◆ **Written task**
Copy every line that mentions the word "part".

· · · · ·

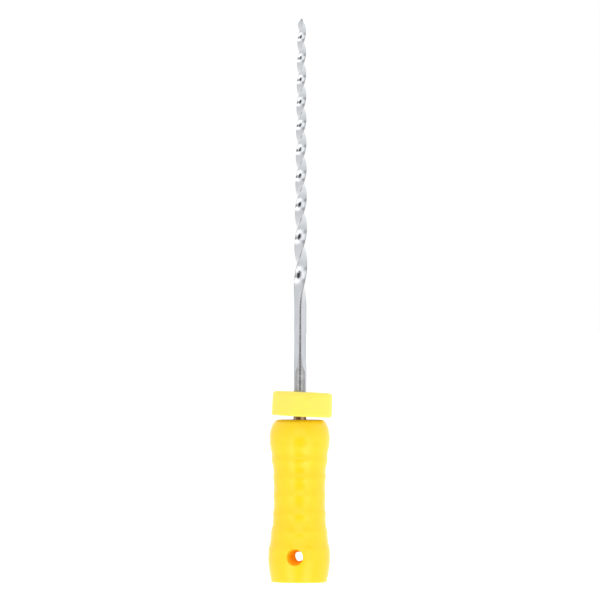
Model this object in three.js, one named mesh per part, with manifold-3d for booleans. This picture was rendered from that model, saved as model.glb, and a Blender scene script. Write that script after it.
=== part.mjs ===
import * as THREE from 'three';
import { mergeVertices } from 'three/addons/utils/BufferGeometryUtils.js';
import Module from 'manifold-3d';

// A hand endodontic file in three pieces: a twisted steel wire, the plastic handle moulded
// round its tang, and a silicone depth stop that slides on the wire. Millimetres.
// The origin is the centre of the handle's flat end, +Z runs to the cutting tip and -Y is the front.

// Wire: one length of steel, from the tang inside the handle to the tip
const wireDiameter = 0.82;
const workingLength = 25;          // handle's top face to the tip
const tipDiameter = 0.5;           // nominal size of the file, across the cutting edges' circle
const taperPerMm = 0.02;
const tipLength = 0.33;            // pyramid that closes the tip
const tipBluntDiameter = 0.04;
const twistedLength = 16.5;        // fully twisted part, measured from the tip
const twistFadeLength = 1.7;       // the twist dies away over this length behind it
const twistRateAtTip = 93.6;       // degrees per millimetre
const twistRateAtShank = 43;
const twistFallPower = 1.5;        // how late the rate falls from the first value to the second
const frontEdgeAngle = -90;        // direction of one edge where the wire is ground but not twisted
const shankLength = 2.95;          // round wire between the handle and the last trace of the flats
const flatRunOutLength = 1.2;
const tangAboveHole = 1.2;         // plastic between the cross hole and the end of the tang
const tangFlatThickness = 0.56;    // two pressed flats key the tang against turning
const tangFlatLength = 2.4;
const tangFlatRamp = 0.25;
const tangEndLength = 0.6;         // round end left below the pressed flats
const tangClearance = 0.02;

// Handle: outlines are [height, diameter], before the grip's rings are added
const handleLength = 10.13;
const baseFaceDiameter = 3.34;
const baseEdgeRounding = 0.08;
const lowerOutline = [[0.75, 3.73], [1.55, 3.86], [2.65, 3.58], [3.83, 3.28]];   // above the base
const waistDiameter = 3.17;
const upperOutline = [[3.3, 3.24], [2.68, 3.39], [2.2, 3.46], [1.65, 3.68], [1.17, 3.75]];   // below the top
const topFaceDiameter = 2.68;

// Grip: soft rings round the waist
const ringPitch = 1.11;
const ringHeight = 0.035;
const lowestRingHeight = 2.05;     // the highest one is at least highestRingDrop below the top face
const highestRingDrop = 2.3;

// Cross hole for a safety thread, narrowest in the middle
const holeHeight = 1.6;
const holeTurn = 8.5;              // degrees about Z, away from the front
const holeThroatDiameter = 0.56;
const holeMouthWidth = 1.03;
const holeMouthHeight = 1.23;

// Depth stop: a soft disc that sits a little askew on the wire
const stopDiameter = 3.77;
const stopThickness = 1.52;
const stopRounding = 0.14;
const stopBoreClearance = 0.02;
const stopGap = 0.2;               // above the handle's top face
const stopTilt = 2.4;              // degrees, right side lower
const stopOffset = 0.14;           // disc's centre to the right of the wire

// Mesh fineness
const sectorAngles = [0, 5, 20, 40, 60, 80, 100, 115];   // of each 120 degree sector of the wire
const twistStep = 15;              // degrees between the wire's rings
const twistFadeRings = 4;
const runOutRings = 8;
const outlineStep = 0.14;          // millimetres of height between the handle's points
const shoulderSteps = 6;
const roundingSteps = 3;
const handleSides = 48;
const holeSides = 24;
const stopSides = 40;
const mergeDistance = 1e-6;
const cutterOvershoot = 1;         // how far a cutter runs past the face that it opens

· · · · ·

◆ **In response**
Model this object in three.js, one named mesh per part, with manifold-3d for booleans. This picture was rendered from that model, saved as model.glb, and a Blender scene script. Write that script after it.
=== part.mjs ===
const twistedLength = 16.5;        // fully twisted part, measured from the tip